Task brief: Locate the line bearing "build_front_shell()" in the material below, then reproduce it and each following line up to and including the line bearing "bpy.data.objects.remove(obj)".

Source data:
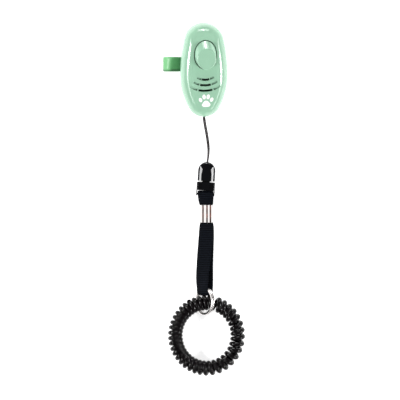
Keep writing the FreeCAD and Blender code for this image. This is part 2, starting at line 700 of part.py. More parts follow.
def strap_section(name, centre, turn, width, thick):
    """A rectangle across the strap, turned about +Y."""
    half = (width / 2, thick / 2)
    corners = [centre + turn.multVec(V(x * half[0], 0, z * half[1]))
               for x, z in ((-1, -1), (1, -1), (1, 1), (-1, 1))]
    item = doc.addObject("Part::Feature", name)
    item.Shape = Part.makePolygon(corners + corners[:1])
    return item


def strap_run(name, sections):
    loft = doc.addObject("Part::Loft", name)
    loft.Sections = sections
    loft.Solid = True
    loft.Ruled = True
    return loft


def build_strap():
    """Doubled webbing: round the buckle's bar, through the crimp, round the ring."""
    flat = FreeCAD.Rotation()
    width, thick = dim("strap_width"), 2 * dim("strap_thick")
    bar = BUCKLE.multVec(V(0, dim("bar_y"), 0))
    inner = dim("bar_radius") + dim("bar_play")
    outer = inner + dim("strap_thick")
    start_x = bar.x + 0.2 - width / 2
    across = FreeCAD.Rotation(Y_AXIS, 90)
    wrap = part("Cylinder", "BarWrap", V(start_x, bar.y, bar.z), across,
                Radius=str(outer), Height="{strap_width}")
    bore = part("Cylinder", "BarWrapBore", V(start_x - 1, bar.y, bar.z), across,
                Radius=str(inner), Height="{strap_width} + 2")
    top = dim("crimp_top_y")
    end = top - dim("crimp_length")
    middle = dim("crimp_thick") / 2
    pinch = dim("crimp_width") - 2 * dim("crimp_wall") - 0.1
    crimp_centre = V(dim("crimp_x"), top, middle)
    neck = strap_run("Neck", [
        strap_section("NeckTop", V(bar.x + 0.2, bar.y, bar.z), flat, width, 2 * outer - 0.2),
        strap_section("NeckEnd", crimp_centre, flat, pinch, thick - 0.04)])
    upper = cut("NeckLoop", fuse("NeckSolid", [wrap, neck]), bore)
    pinched = strap_run("Pinched", [
        strap_section("PinchTop", crimp_centre + Y_AXIS * 0.1, flat, pinch, thick - 0.04),
        strap_section("PinchEnd", V(dim("crimp_x"), end - 0.4, middle), flat, pinch, thick - 0.04)])
    lower = strap_run("LowerRun", [
        strap_section("LowerTop", V(dim("crimp_x"), end - 0.3, middle), flat, width, thick),
        strap_section("LowerEnd", EYE_CENTRE + Y_AXIS * 3.0, EYE_TILT, width, thick)])
    turn = EYE_TILT.multiply(FreeCAD.Rotation(Y_AXIS, 90))
    eye_outer = part("Cylinder", "EyeOuter", EYE_CENTRE - turn.multVec(Z_AXIS) * width / 2, turn,
                     Radius="{eye_inner} + {eye_wall}", Height="{strap_width}")
    eye_bore = part("Cylinder", "EyeBore", EYE_CENTRE - turn.multVec(Z_AXIS) * width, turn,
                    Radius="{eye_inner}", Height="2 * {strap_width}")
    fold = cut("RingFold", fuse("FoldSolid", [lower, eye_outer]), eye_bore)
    keep(fuse("Strap", [upper, pinched, fold]), "strap")


def build_crimp():
    """Pressed metal sleeve with three grooves along its front."""
    top = dim("crimp_top_y")
    end = top - dim("crimp_length")
    low = V(dim("crimp_x") - dim("crimp_width") / 2, end, 0)
    block = part("Box", "CrimpBlock", low, Length="{crimp_width}", Width="{crimp_length}",
                 Height="{crimp_thick}")

    def lengthways(edge):
        box = edge.BoundBox
        return box.XLength < 0.01 and box.ZLength < 0.01

    sleeve = rounded("CrimpRounded", block, lengthways, 0.6)
    wall = dim("crimp_wall")
    bore = part("Box", "CrimpBore", low + V(wall, -1, wall), Length="{crimp_width} - 2 * {crimp_wall}",
                Width="{crimp_length} + 2", Height="{crimp_thick} - 2 * {crimp_wall}")
    grooves = [part("Cylinder", f"CrimpGroove{number}",
                    V(dim("crimp_x") + offset, end - 1, dim("crimp_thick") + dim("groove_lift")),
                    FreeCAD.Rotation(X_AXIS, -90), Radius="{groove_radius}",
                    Height="{crimp_length} + 2")
               for number, offset in enumerate((-2.5, 0.3, 2.65))]
    keep(cut("Crimp", sleeve, fuse("CrimpCuts", [bore] + grooves)), "crimp")


def build_ring_and_coil():
    """The split ring through the strap's fold, and the coil's outer shape linked in it."""
    half = dim("ring_thick") / 2
    outer = part("Cylinder", "RingOuter", V(0, 0, -half), Radius="{ring_outer}", Height="{ring_thick}")
    inner = part("Cylinder", "RingInner", V(0, 0, -half - 1), Radius="{ring_inner}",
                 Height="{ring_thick} + 2")
    seam = part("Cylinder", "SeamOuter", V(0, 0, -0.05), Radius="{ring_outer} + 1", Height="0.1")
    core = part("Cylinder", "SeamCore", V(0, 0, -1), Radius="{ring_outer} - 0.25", Height="2")
    split = cut("RingSeam", seam, core)
    ring = cut("SplitRing", outer, fuse("RingCuts", [inner, split]))
    keep(ring, "split_ring", FreeCAD.Placement(
        V(dim("ring_x"), dim("ring_y"), dim("ring_z")), RING_TILT))
    coil = part("Torus", "WristCoil", Radius1="{coil_radius}", Radius2="{coil_tube}")
    rise = dim("ring_z") - dim("coil_tube")
    tilt = math.asin(rise / (2 * dim("coil_radius")))
    height = dim("coil_tube") + rise / 2
    keep(coil, "wrist_coil", FreeCAD.Placement(
        V(dim("coil_x"), dim("coil_y"), height), FreeCAD.Rotation(X_AXIS, math.degrees(tilt))))


# ---- build, check and write ------------------------------------------------------------

def check_and_write():
    doc.recompute()
    failed = [item.Label for item in doc.Objects
              if "Invalid" in item.State or "Error" in item.State]
    if failed:
        raise RuntimeError(f"failed to recompute: {failed}")
    os.makedirs("parts", exist_ok=True)
    for label, item in PLACED.items():
        shape = item.Shape
        if shape.isNull() or not shape.isValid():
            raise RuntimeError(f"{label} has no valid shape")
        shape.exportStep(f"parts/{label}.step")
        box = shape.BoundBox
        print(f"{label}: {len(shape.Solids)} solid, {shape.Volume:.1f} mm3, "
              f"x {box.XMin:.2f} {box.XMax:.2f} y {box.YMin:.2f} {box.YMax:.2f} "
              f"z {box.ZMin:.2f} {box.ZMax:.2f}")


build_front_shell()
build_back_shell()
build_case_fasteners()
build_button()
build_leaf()
build_finger_band()
build_lanyard_cord()
build_buckle_plug()
build_ferrule()
build_buckle_socket()
build_strap()
build_crimp()
build_ring_and_coil()
check_and_write()
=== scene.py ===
"""Looks for the clicker trainer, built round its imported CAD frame. Lengths are metres."""

import json
import math
import random

import bpy
from mathutils import Matrix, Vector


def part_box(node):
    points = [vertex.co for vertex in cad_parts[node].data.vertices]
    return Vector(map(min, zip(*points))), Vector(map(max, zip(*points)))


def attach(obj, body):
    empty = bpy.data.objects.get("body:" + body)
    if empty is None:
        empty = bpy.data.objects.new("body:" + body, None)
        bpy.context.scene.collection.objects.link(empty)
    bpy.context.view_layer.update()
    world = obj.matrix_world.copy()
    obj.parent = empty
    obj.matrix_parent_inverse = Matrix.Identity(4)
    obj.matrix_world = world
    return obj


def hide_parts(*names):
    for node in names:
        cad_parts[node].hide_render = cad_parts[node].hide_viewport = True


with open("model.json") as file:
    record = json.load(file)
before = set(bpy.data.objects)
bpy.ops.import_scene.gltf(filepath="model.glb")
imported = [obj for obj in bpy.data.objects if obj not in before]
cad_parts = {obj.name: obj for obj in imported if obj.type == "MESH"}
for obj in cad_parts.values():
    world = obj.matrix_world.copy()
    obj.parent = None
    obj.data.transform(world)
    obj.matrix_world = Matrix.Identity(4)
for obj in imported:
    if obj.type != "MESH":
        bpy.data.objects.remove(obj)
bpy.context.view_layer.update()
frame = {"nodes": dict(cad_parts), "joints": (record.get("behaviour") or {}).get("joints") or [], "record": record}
MM = 0.001
UP = Vector((0, 0, 1))
record = frame["record"]
joints = {joint["name"]: joint for joint in frame["joints"]}
mounts = {mount["name"]: mount for mount in record["mounts"]}


def mm(x, y, z):
    """A point or direction given in millimetres."""
    return Vector((x, y, z)) * MM


# ---- the frame's own axes ----------------------------------------------------------------

case_out = -Vector(joints["button_press"]["axis"])
case_right = -Vector(joints["leaf_flex"]["axis"])
case_up = case_out.cross(case_right)
CASE_TURN = Matrix((case_right, case_up, case_out)).transposed()
PIN_IN_CASE = mm(0, -29.3, -0.7)  # the cord's cross pin
CASE_ORIGIN = Vector(joints["lanyard_swing"]["pos_m"]) - CASE_TURN @ PIN_IN_CASE


def in_case(x, y, z):
    """A point given in millimetres in the case's own frame, in the row frame."""
    return CASE_ORIGIN + CASE_TURN @ mm(x, y, z)


# ---- mesh and curve helpers --------------------------------------------------------------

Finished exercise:
build_front_shell()
build_back_shell()
build_case_fasteners()
build_button()
build_leaf()
build_finger_band()
build_lanyard_cord()
build_buckle_plug()
build_ferrule()
build_buckle_socket()
build_strap()
build_crimp()
build_ring_and_coil()
check_and_write()
=== scene.py ===
"""Looks for the clicker trainer, built round its imported CAD frame. Lengths are metres."""

import json
import math
import random

import bpy
from mathutils import Matrix, Vector


def part_box(node):
    points = [vertex.co for vertex in cad_parts[node].data.vertices]
    return Vector(map(min, zip(*points))), Vector(map(max, zip(*points)))


def attach(obj, body):
    empty = bpy.data.objects.get("body:" + body)
    if empty is None:
        empty = bpy.data.objects.new("body:" + body, None)
        bpy.context.scene.collection.objects.link(empty)
    bpy.context.view_layer.update()
    world = obj.matrix_world.copy()
    obj.parent = empty
    obj.matrix_parent_inverse = Matrix.Identity(4)
    obj.matrix_world = world
    return obj


def hide_parts(*names):
    for node in names:
        cad_parts[node].hide_render = cad_parts[node].hide_viewport = True


with open("model.json") as file:
    record = json.load(file)
before = set(bpy.data.objects)
bpy.ops.import_scene.gltf(filepath="model.glb")
imported = [obj for obj in bpy.data.objects if obj not in before]
cad_parts = {obj.name: obj for obj in imported if obj.type == "MESH"}
for obj in cad_parts.values():
    world = obj.matrix_world.copy()
    obj.parent = None
    obj.data.transform(world)
    obj.matrix_world = Matrix.Identity(4)
for obj in imported:
    if obj.type != "MESH":
        bpy.data.objects.remove(obj)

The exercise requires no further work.